Review: The Other Sides of Kansas

The Embarrassment in "We Were Famous, You Don’t Remember"

Most people assume the Embarrassment, hailing from Kansas means that midwestern state’s Big College Town, Lawrence. But these punk rockers met in Wichita grade school in the 1970s, outsiders crashing an outsider style. Even at full tilt, the band looked like four high school chess clubbers chased by a non-threatening loner aura—they made hip seem mannered. The band’s sound—at once incisive and loose, targeted yet scattershot—doesn’t fit even the most expansive definition of punk.

If we live in a golden age of documentaries, too many of them go on for too long without really revealing that much. In “We Were Famous, You Don’t Remember,” directors Daniel Fetherston and Danny Szlauderbach approach this great left-of-center group with earnestness and care, detailing the many sideshows (”Ron Klaus Wrecked His House”) and drive-bys (”Wellsville”). The lyrics bend sideways in the best possible way (in “Elizabeth Montgomery’s Face,” “her cheeks are a running race to see who gets to her collarbone first…”). But you can’t explain human paradoxes like the Embarrassment, and once the band’s playing cuts back in from the talking heads, the distance between the film and its soundtrack turns precarious. Put on the Embarrassment after watching this and you slip straight back into their uncommonly jerky pleasures, unburdened by reason.

Perhaps earnestness suits this subject, since Fetherston and Szlauderbach have gobs of live footage that gallops with intrigue: imagining what the group that makes these sounds might look like always proved tricky, seeing the band perform so matter-of-factly enhances the perplexity. To start with, Embarrassment records don’t sound the least bit angry. The group’s energy comes from some more peculiar place, a nervous slipstream that sidesteps romance. Its sound de-emphasizes fast-and-loud, the ensemble leans into its quirky hooks, as if songs could take the form of horn-rimmed glasses.

Guitarist Bill Goffrier once remarked how “You can’t have a successful rock’n’roll band until you first have a painting degree.” “We Were Famous…” emphasizes the preening banality of Wichita by intercutting each player’s home movies with an old 1960s documentary made by the Suburban Zombie Chamber of Commerce. Like that old National Lampoon joke about Tonight Show’s sidekick Ed McMahon’s celebrity assassin, “What kind of sicko would BOTHER to kill Ed McMahon?” A couple shots of Reagan would suffice. Why beat that dead Kansas horse about midwestern mediocrity? Sure, it heightens the contrast to the Embarrassment’s mission: Poking holes in Wichita’s grandiose banality counts as the rare sane response to sprawling malls and tumbleweed smiles. These art students probed hidden worlds that sound oblivious to everybody else, and over a slim selection of records (a single, an EP, scattered compilations tracks, and only one full-length 1983 LP, Death Travels West), created a ripple in punk space-time. 

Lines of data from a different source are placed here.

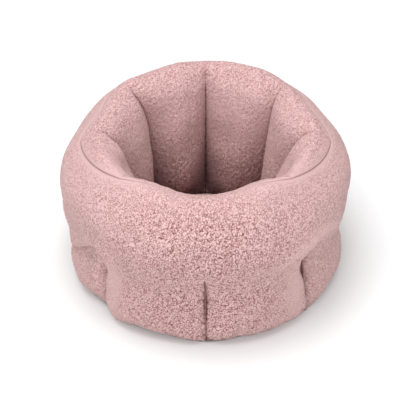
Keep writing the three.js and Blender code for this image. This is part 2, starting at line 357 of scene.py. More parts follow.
def piece(name, points, groups, material, body, replaced=(), slot=None, **values):
    """A finished piece from points, groups of faces with equal numbers of corners, and values at
    the points for its material. It rides on a body and stands for the nodes that it replaces."""
    mesh = bpy.data.meshes.new(name)
    corners = np.concatenate([group.ravel() for group in groups]).astype(np.int32)
    sizes = np.concatenate([np.full(len(group), group.shape[1]) for group in groups])
    starts = np.concatenate([[0], np.cumsum(sizes)[:-1]]).astype(np.int32)
    mesh.vertices.add(len(points))
    mesh.vertices.foreach_set("co", points.astype(np.float32).ravel())
    mesh.loops.add(len(corners))
    mesh.loops.foreach_set("vertex_index", corners)
    mesh.polygons.add(len(starts))
    mesh.polygons.foreach_set("loop_start", starts)
    mesh.polygons.foreach_set("use_smooth", np.ones(len(starts), bool))
    for label, value in values.items():
        layer = mesh.attributes.new(label, "FLOAT", "POINT")
        layer.data.foreach_set("value", value.astype(np.float32).ravel())
    mesh.update(calc_edges=True)
    mesh.materials.append(material)
    made = bpy.data.objects.new(name, mesh)
    bpy.context.scene.collection.objects.link(made)
    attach(made, body)
    if replaced:
        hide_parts(*replaced)
    return made


# The pile's curls, how high they lie on the cloth where it is plain, and how much coarser its back is.
PILE_SPACING = 7.5 * MM
PILE_HEIGHT = 2.0 * MM
PLAIN_PILE = 0.6
BACK_STEP = 4


def fleece_piece(node, material, body, base, relief, calm_and_painted_sheen, painted_shade, closed=False, facing=None,
                 thickness=FLEECE):
    """Cloth with a curly pile over a base grid: the base moved out by its relief, then by the
    height of the curls, which is less where the cloth is calm. The calm values also paint its colour
    paler, a painted sheen. The back stays plain. The shade values are painted shade that darkens the
    colour, 1 in the bottom of a seam, where shade falls. facing stands in for the normals."""
    calm_and_painted_sheen = np.clip(calm_and_painted_sheen, 0, 1)
    outward = normals(base, closed) if facing is None else facing
    formed = base + relief[..., None] * outward
    outward = normals(formed, closed) if facing is None else facing
    pile = PLAIN_PILE + (curls(formed, PILE_SPACING) - PLAIN_PILE) * (1 - calm_and_painted_sheen)
    front = formed + (PILE_HEIGHT * (pile - 0.5))[..., None] * outward
    back = (formed - thickness * outward)[::BACK_STEP, ::BACK_STEP]
    points, groups = shell(front, back, BACK_STEP, closed)
    behind = np.full(back.shape[:2], 0.5).ravel()
    fields = {"pile": pile, "calm_and_painted_sheen": calm_and_painted_sheen, "painted_shade": np.clip(painted_shade, 0, 1)}
    values = {name: np.concatenate([field.ravel(), behind]) for name, field in fields.items()}
    return piece(f"{node}_cloth", points, groups, material, body, [node], "fleece", **values)


SLEEVE_COLUMNS = 80
SLEEVE_ROWS = 137
PETAL_COLUMNS = 113
PETAL_ROWS = 181
FILL_COLUMNS = 41
FILL_ROWS = 81
FILL_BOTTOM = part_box("floor_lining")[0].z
CHAMBER_GAP = 0.01
SEAM_TOP = 4.2


def by_seam(steps_away, width):
    """1 at the rim seam, falling off with the levels away from it."""
    return np.exp(-np.abs(steps_away) * LEVEL_LENGTH / width)


def rim_groove(steps_away):
    """The edge of a cover turns in at the rim seam: a groove that falls off away from the seam."""
    return -1.5 * MM * by_seam(steps_away, 2.6 * MM)


# How far the wall's lower edge stands out, in millimetres, at some degrees round the bed: it lies
# nearly straight between the seams at the front, and stands out at their corners.
EDGE_SWAY = np.array([
    (0, 0), (195, 1), (205, 2), (214, -3), (221, 0), (228, 6), (240, -3), (252, -3), (264, 3),
    (270, 5), (277, 4), (286, 0), (295, 0), (303, 3), (312, 7), (319, 7), (332, 3), (360, 0),
])
# The pockets under the puffed ring at the left and right of the front, each as the line of its
# edge with the pocket on the line's right, as (degrees, level).
LEFT_POCKET = [
    (198, 2.2), (204, 2.6), (212, 3.3), (220, 4.0), (225, 3.95), (225, 3.3), (222.5, 2.3),
    (221, 1.4), (220, 0.3),
]
RIGHT_POCKET = [
    (320, 0.3), (317.5, 1.4), (315.5, 2.4), (312.5, 3.4), (311.5, 4.1), (315, 4.5), (322, 4.3),
    (331, 3.8), (339, 3.4),
]
# The fold above the right pocket, from the side towards the front.
RIGHT_RIDGE = [
    (340, 4.1), (330, 4.7), (321, 5.0), (313.5, 5.0), (308.5, 4.8), (303.5, 4.5), (299, 4.2),
]


def edge_sway(degrees):
    """How far the lower edge stands out at an angle, in metres."""
    return np.interp(degrees, *EDGE_SWAY.T) * MM


def crest_sway(degrees, level):
    """How the ring differs from a regular one: the back corners stand out and up, the sides behind
    them are flatter, the front of the rim has sunk, and beside it the rim has lost its roundness
    towards the well."""
    high = smoothstep(level, 4.2, 6.0) * (1 - smoothstep(level, 9.0, 10.5))
    rim = bell(level, 7.8, 1.1)
    flat = -7 * bell(degrees, 161, 14) - 5 * bell(degrees, 24, 13)
    corner = 4 * bell(degrees, 137, 7) + 3 * bell(degrees, 59, 10) + 5 * bell(degrees, 88, 20)
    sunk = -10 * bell(degrees, 266, 26) * bell(level, 8.3, 1.1)
    pressed = -17 * bell(degrees, 206, 15) - 19 * bell(degrees, 333, 16)
    return MM * (flat * high + corner * rim + sunk + pressed * bell(level, 9.2, 1.0))


def seam_line(number):
    """The stitched line between two chambers of the lower wall."""
    seam = np.degrees(angle_of(float(number), 1.0))
    places = [(seam - 0.6, SEAM_TOP), (seam, 3.5), (seam + 0.1, 2.0), (seam + 0.4, -0.6)]
    return path_on_wall(places)


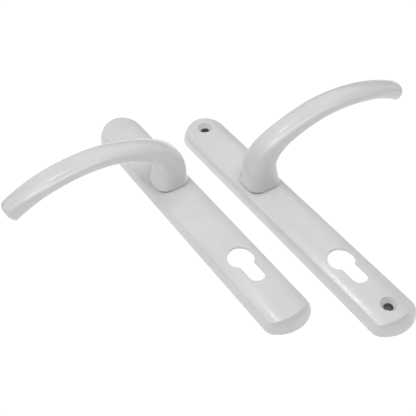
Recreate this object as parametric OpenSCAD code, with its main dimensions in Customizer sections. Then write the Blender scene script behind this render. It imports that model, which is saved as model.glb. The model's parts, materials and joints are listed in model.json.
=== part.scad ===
// Pair of sprung lever door handles on long backplates with euro-profile cut-outs.
// The inside handle's spindle axis is the Z axis. Both backplates stand on Z = 0.
// +Y runs up the door along the backplates, and the inside lever points along +X.

/* [Backplate] */
// From the spindle axis up to the top end of the plate
plate_above = 89.5; // [80:0.5:110]
// From the spindle axis down to the bottom end of the plate
plate_below = 154.5; // [148:0.5:190]
// Width of the plate at its back
plate_w = 35; // [33:0.5:43]
// Thickness of the plate, back to front
plate_t = 11; // [10.6:0.1:14]
// Wall and face thickness of the casting
skin = 2; // [1.6:0.1:2.4]
// Lean of the walls: how far the face is set in from the back
lean = 4.4; // [3:0.1:5]
// Radius of the crowned face, across the plate
crown_r = 39; // [36:1:80]
// Radius of the crown inside the casting
crown_in_r = 50; // [48:1:100]
// Radius of the bottom end's arc
end_arc_r = 23; // [22:0.5:30]
// Radius of the two bottom corners
corner_r = 7.8; // [7:0.1:9]

/* [Euro-profile cut-out] */
// From the spindle axis down to the centre of the cut-out's round part
pz = 92; // [85:1:95]
// Radius of the round part
key_r = 9.1; // [8.6:0.1:9.6]
// Width of the slot
key_slot_w = 10.8; // [10.2:0.1:12]
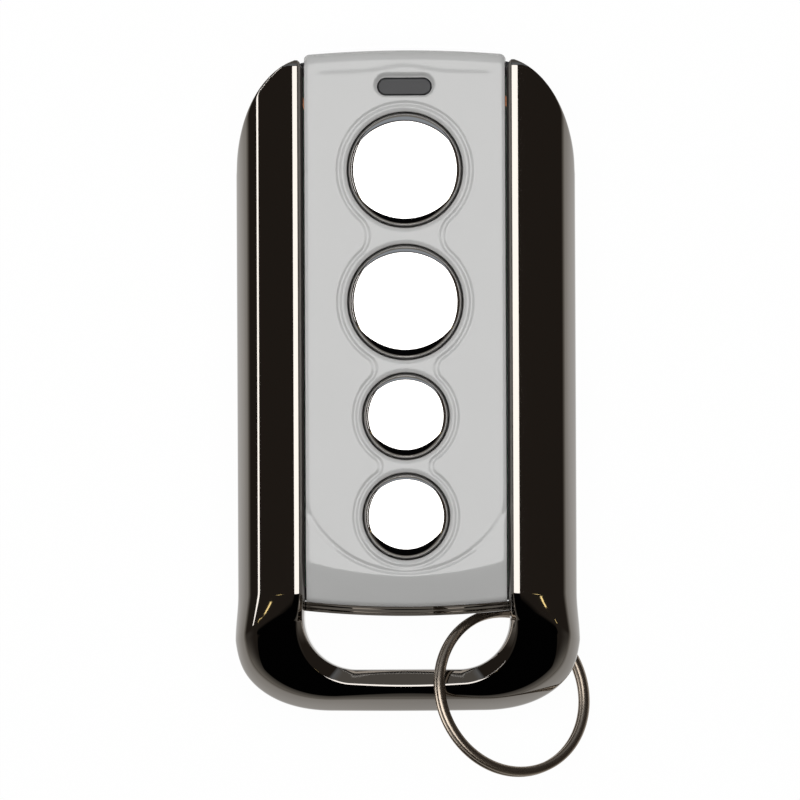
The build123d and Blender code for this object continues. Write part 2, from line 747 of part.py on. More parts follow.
# Spring finger from the board's underside down to the cell's cap
with BuildPart() as battery_contact:
    with BuildSketch(Plane.XZ.offset(-cell_y)):
        with BuildLine():
            Polyline((finger_reach, board_height - finger_thickness / 2),
                     (-finger_reach, board_height - finger_thickness / 2),
                     (0, cell_top_z + finger_thickness / 2),
                     (finger_tip, cell_top_z + finger_thickness / 2))
        trace(line_width=finger_thickness)
        with Locations((0, board_height)):
            Rectangle(body_width, board_height, align=(Align.CENTER, Align.MIN), mode=Mode.SUBTRACT)
        with Locations((0, cell_top_z)):
            Rectangle(body_width, board_height, align=(Align.CENTER, Align.MAX), mode=Mode.SUBTRACT)
    extrude(amount=strap_width / 2, both=True)
battery_contact.part.label = "battery_contact"
export_step(battery_contact.part, "parts/battery_contact.step")

# Four pan-head screws from the back, with cross recesses
with BuildPart() as cover_screws:
    for plane in screw_planes(screw_sink, 1):
        with BuildSketch(plane):
            Circle(screw_head_radius)
        extrude(amount=-screw_head_height)
        with BuildSketch(plane):
            Circle(screw_shaft_radius)
        extrude(amount=seam_height - screw_sink + screw_length - screw_end_gap)
    heads = cover_screws.edges().group_by(Axis.Z)[0]
    fillet(heads, radius=screw_head_round)
    for plane in screw_planes(screw_sink - screw_head_height, 1):
        with BuildSketch(plane):
            Rectangle(screw_slot_length, screw_slot_width)
            Rectangle(screw_slot_width, screw_slot_length)
        extrude(amount=screw_slot_depth, mode=Mode.SUBTRACT)
cover_screws.part.label = "cover_screws"
export_step(cover_screws.part, "parts/cover_screws.step")

# Split key ring: two flat turns of one wire, and the short step from the lower turn to the upper
lean = radians(ring_lean_direction)
tilt = radians(ring_tilt)
ring_plane = Plane(origin=(ring_centre_x, y_bottom + ring_centre_from_bottom, ring_centre_height),
                   x_dir=(cos(lean) * cos(tilt), sin(lean) * cos(tilt), -sin(tilt)),
                   z_dir=(cos(lean) * sin(tilt), sin(lean) * sin(tilt), cos(tilt)))
wire_radius = ring_outer_radius - ring_band / 2
layer_height = (ring_wire_height + ring_turn_gap) / 2


def ring_section_plane(turn, height):
    """Plane across the wire at an angle round the ring and a height over the ring's middle plane."""
    outward = ring_plane.x_dir * cos(radians(turn)) + ring_plane.y_dir * sin(radians(turn))
    middle = ring_plane.origin + outward * wire_radius + ring_plane.z_dir * height
    return Plane(origin=middle, x_dir=outward, z_dir=outward.cross(ring_plane.z_dir))


step_start = ring_phase - ring_step_angle / 2
step_end = ring_phase + ring_step_angle / 2
full_turn = 360 - ring_step_angle - ring_end_gap_angle
ring_axis = Axis(ring_plane.origin, ring_plane.z_dir)
with BuildPart() as key_ring:
    with BuildSketch(ring_section_plane(step_start, -layer_height)):
        RectangleRounded(ring_band, ring_wire_height, ring_edge_round)
    revolve(axis=ring_axis, revolution_arc=-full_turn)
    with BuildSketch(ring_section_plane(step_end, layer_height)):
        RectangleRounded(ring_band, ring_wire_height, ring_edge_round)
    revolve(axis=ring_axis, revolution_arc=full_turn)
    for index in range(ring_step_sections):
        share = index / (ring_step_sections - 1)
        height = layer_height * (2 * share * share * (3 - 2 * share) - 1)
        with BuildSketch(ring_section_plane(step_start + ring_step_angle * share, height)):
            RectangleRounded(ring_band, ring_wire_height, ring_edge_round)
    loft()

# Least gap between the two turns, measured on points along the wire's middle line
wire_points = []
point_turns = 2 * full_turn + ring_step_angle
for turn in range(0, int(point_turns), ring_measure_step):
    share = min(max((turn - full_turn) / ring_step_angle, 0), 1)
    height = layer_height * (2 * share * share * (3 - 2 * share) - 1)
    angle = radians(step_start - full_turn + turn)
    wire_points.append((wire_radius * cos(angle), wire_radius * sin(angle), height))
half_turn_points = 180 // ring_measure_step
ring_gap = min(dist(first, second) for index, first in enumerate(wire_points)
               for second in wire_points[index + half_turn_points:]) - ring_wire_height
print(f"key ring: least gap between its turns {ring_gap:.2f} mm")
key_ring.part.label = "key_ring"
export_step(key_ring.part, "parts/key_ring.step")
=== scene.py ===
from math import atan2, cos, pi, radians, sin

import bmesh
import bpy
import numpy as np
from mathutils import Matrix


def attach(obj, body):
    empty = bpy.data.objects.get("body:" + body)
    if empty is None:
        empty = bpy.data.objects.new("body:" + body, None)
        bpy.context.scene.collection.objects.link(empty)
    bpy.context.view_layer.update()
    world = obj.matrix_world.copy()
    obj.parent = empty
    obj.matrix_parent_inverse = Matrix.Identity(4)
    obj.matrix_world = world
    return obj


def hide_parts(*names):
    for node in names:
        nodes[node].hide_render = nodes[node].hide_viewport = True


# Looks of a pocket remote transmitter: dark chrome frame, light grey-white gloss panel, four chrome
# buttons, smoked window and a split ring, lying on its back on a white table and seen from above.
# Shapes are worked out in millimetres in the part's own frame and put into the meshes in metres.

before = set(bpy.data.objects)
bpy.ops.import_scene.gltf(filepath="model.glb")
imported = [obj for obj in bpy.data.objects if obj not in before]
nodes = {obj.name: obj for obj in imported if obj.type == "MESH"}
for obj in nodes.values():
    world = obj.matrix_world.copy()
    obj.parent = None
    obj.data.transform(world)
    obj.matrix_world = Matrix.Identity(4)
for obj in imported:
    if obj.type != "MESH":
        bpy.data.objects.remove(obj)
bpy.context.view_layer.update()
MM = 0.001


# Mesh making

merge_distance, speck = 1e-7, 1e-8  # Metres: points closer than the first are one, edges under the second go


def linked(name, data):
    """New object that holds data, in the scene."""
    made = bpy.data.objects.new(name, data)
    bpy.context.scene.collection.objects.link(made)
    return made


def piece(name, shells, material, body, replaced, sharp=38.0):
    """One mesh from shells of points in mm. A shell is a grid (rows, columns, 3). Its rows close on
    themselves if wraps is set, and its first and last rows are filled by a flat face if caps is set.
    Points that meet are merged, and edges of more than sharp degrees stay sharp."""
    points, faces = [], []
    for grid, wraps, caps in shells:
        rows, columns = grid.shape[:2]
        start = sum(len(p) for p in points)
        index = start + np.arange(rows * columns).reshape(rows, columns)
        right = np.roll(index, -1, axis=1) if wraps else index[:, 1:]
        left = index if wraps else index[:, :-1]
        quads = np.stack([left[:-1], right[:-1], right[1:], left[1:]], axis=-1).reshape(-1, 4)
        faces += quads.tolist()
        if caps:
            faces += [index[0, ::-1].tolist(), index[-1].tolist()]
        points.append(grid.reshape(-1, 3))
    mesh = bpy.data.meshes.new(name)
    mesh.from_pydata((np.concatenate(points) * MM).tolist(), [], faces)
    work = bmesh.new()
    work.from_mesh(mesh)
    bmesh.ops.remove_doubles(work, verts=work.verts, dist=merge_distance)
    bmesh.ops.dissolve_degenerate(work, edges=work.edges, dist=speck)
    bmesh.ops.recalc_face_normals(work, faces=work.faces)
    work.to_mesh(mesh)
    work.free()
    mesh.polygons.foreach_set("use_smooth", np.ones(len(mesh.polygons), bool))
    mesh.set_sharp_from_angle(angle=radians(sharp))
    mesh.materials.append(material)
    made = linked(name, mesh)
    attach(made, body)
    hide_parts(*replaced)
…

All the usual rock-doc tropes tumble forward, so you learn about how guitarist Goffrier and drummer Brent Geissman wrote their first song together in grade school, and grew up in the same apartment complex as first bassist, John Nichols. Later, Nichols moved out front to sing lead and Ron Klaus joined on bass. As teens, they drove 150 miles through a blizzard to see the Sex Pistols in Tulsa, Oklahoma, which sealed their punk ambition.

The film can’t explain the distance between all the talking heads (including Freedy Johnston, the Lemonheads’s Evan Dando, and Hüsker Dü’s Grant Hart) and the peculiar sounds that recoil off these interviews. The band’s output proves sparse: one single (”Patio Set”/”Sex Drive”), five songs on a midwestern punk compilation (Fresh Sounds From middle America No. 1), an EP Cynycyl Records, and 1983’s Death Travels West. Then: poof! they’re gone. Geissman joined Boston’s Del Fuegos, Goffrier landed in Big Dipper, both of which reached more ears without nearly as much rattle. Since the breakup, the Embarrassment played the odd New Year’s reunion gigs at their hometown Bottleneck club. But blink, and forty trips around the sun later, political gadfly and author Thomas Frank  (What’s the Matter With Kansas?) sits down to rave about how much the group still means to him. After all, these Wichita warlocks covered the classic Seeds garage number, “Pushin’ Too Hard,” and made it sound like a premonition.